Here are some ideas:
  • Entities. Using interest management (discussed in other blog entries), an Entity can be located in any simulator process on any host. There are communication overheads to consider, but those are within the data center. If you are creative, many of the features that compose a server can be represented as an Entity, even though we often limit our thinking to them as game Entities. E.g. a quest, a quest party/group, a guild, an email, a zone, the weather, game and system metrics, ... And of course, characters, monsters, and loot. The benefit of making more things an Entity is that you can use the same development tools, DB representation, execution environment, scripting/behavior system and SDK, ... And of course, load balancing. There are usually a very large number of Entities in a game, making it pretty easy to find a good balance (e.g. bin-packing). Picking up an Entity is often a simple matter of grabbing a copy of its Properties (assuming you've designed your Entities like this to begin with; with load balancing in mind). This can be fast because Entities tend to be small. Another thing I like about Entity migration is that there are lots of times when an Entity goes idle, making it easy to migrate without a player being affected at all. Larger "units" of decomposition are likely to never be dormant, so when a migration occurs, players feel a lag.
  • Zones. This is a pretty common approach, often with a number of zones allocated to a single process on a host. As load passes a threshold, the zone is restarted on another simulator on another machine. This is a bigger chunk of migration than an Entity, and doesn't allow for an overload within one zone. The designers have to add game play mechanisms to discourage too much crowding together. The zone size has to be chosen appropriately ahead of time. Hopefully load-balancing-zone is not the same as game-play-zone, or the content team will really hate you. Can you imagine asking them to redesign and lay out a zone because there was a server overload?
  • Modules. You will decompose your system design into modules, systems, or functional units. Making the computation of each of these be able to be mapped requires little extra work. Although there are usually a limited number of systems (functional parallelism), and there is almost always a "hog" (See Amdahl's law). Extracting a Module and moving it requires quite a bit more unwiring than an Entity. Not my first choice. But you might rely on your fault tolerance system and just shut something down in one place, and have it restart elsewhere.
  • Processes. You may be in a position where your system cannot easily have chunks broken off and compiled into another process. In this case, only whole processes can be migrated (assuming they do not share memory or files). Process migration is pretty complicated and slow, given how much memory is involved. Again, your fault tolerance mechanism might help you. If you have enough processes that you can load balance by moving them around, you may also have a lot of overhead from things like messages crossing process boundaries (usually via system calls).
  • Virtual Machines. Modern data centers provide (for a price) the ability to re-host a virtual machine, even on the fly. Has anyone tested what the latency of this is? Seems like a lot of data to transmit. The benefit of this kind of thinking is that you can configure your shard in the lab without knowing how many machines you are going to have, and run multiple VM on a single box. But you can't run a single VM on multiple boxes. So you have that tradeoff of too many giving high overhead, and too few giving poor balancing options.
Remember, these things are different from one another:
  • Decomposition for good software engineering.
  • Decomposition for good parallel performance.
  • Initial static load balancing.
  • Creating new work on the currently least loaded machine.
  • Dynamically migrating work.
  • Dynamically migrating work from busy to less loaded machines.
  • Doing it efficiently, and quickly (without lags)
  • And having it be effective.
I think balancing load is a hard enough problem that it can't really be predicted and "solved" ahead of time. So I like to give myself as much flexibility ahead of time, and good tools. Even if you don't realize full dynamic migration at first, at least don't box yourself into a corner that requires rearchitecting.
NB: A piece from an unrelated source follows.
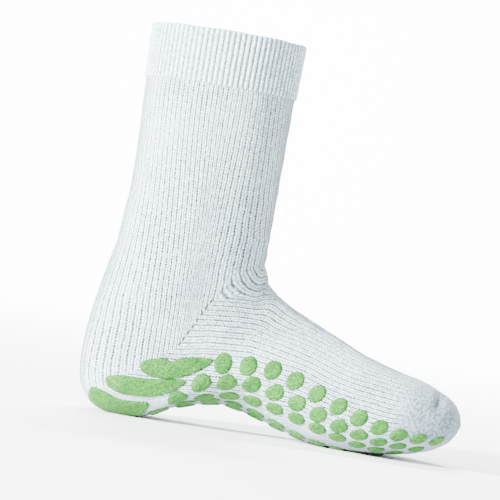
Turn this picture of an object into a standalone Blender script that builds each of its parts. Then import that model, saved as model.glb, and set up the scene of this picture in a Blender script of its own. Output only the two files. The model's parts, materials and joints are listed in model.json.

  1. Again, this is one of those topics where I'm sold on the use of database driven web services. IIS or Apache, you choose. Lots of processes can be parallelized relatively simply by using web services. On the IIS/.Net side, you get threading, customizable IIS pipelines and built in load balancing without having to code much for it. Makes you wonder why or if other game companies are using web farms to provide gameplay functionality to the thousands of connected clients. I mean, if web technologies can support Hotmail, Gmail, Amazon and more with millions of connections a day, then why wouldn't you use this techology as much as possible to make a MMO?

    To me the entire architecture is a Web Service API a.k.a. Twitter/Facebook on a web farm, a custom game server to handle managing the 3D aspects of the simulation(real time data) and a robust database backend. (I'm oversimplifying to make a point.)

    I gues I subscribe to the why recreate the wheel when the wheel's been made nearly perfectly round in other applications.

  2. Yes. Large chunks of an online game *will* be implemented using nicely scalable, easily implemented and efficient web services technologies. But even those pieces need decent decomposition (e.g. avoid serializing requests that results from unnecessarily locking shared data structures).

    That little phrase "a custom game server for the simulation" can be pretty big and complicated for the more "interesting" titles. Much of this blog looks at those exact problems.

    I'm currently working on a project with a much simpler architecture than I'm used to, because it has a much less demanding game design. That is certainly one way to reduce risk. It puts a different challenge on the game designer to find the fun and attract/retain players, and with a smaller budget and shorter dev cycle.

  3. Responding to Derek's comment, the reason those technologies scale so nicely is because they have practically no state (or at least no shared state). Things are more complicated on an MMO with a lot of game state.

    Distribution of load via game entities is very interesting and appealing on a theoretical level. It permits nice scaling across nodes, but as you point out, there's communication overhead. If you keep following that path, you probably end up optimizing that via caching until eventually you may find the solution is either not that scaleable or you run out of memory!

    Ultimately, as you point out, it's best to build the engine around the game design. If instances work for your game, then you have a pretty clear way to parallelize your workload.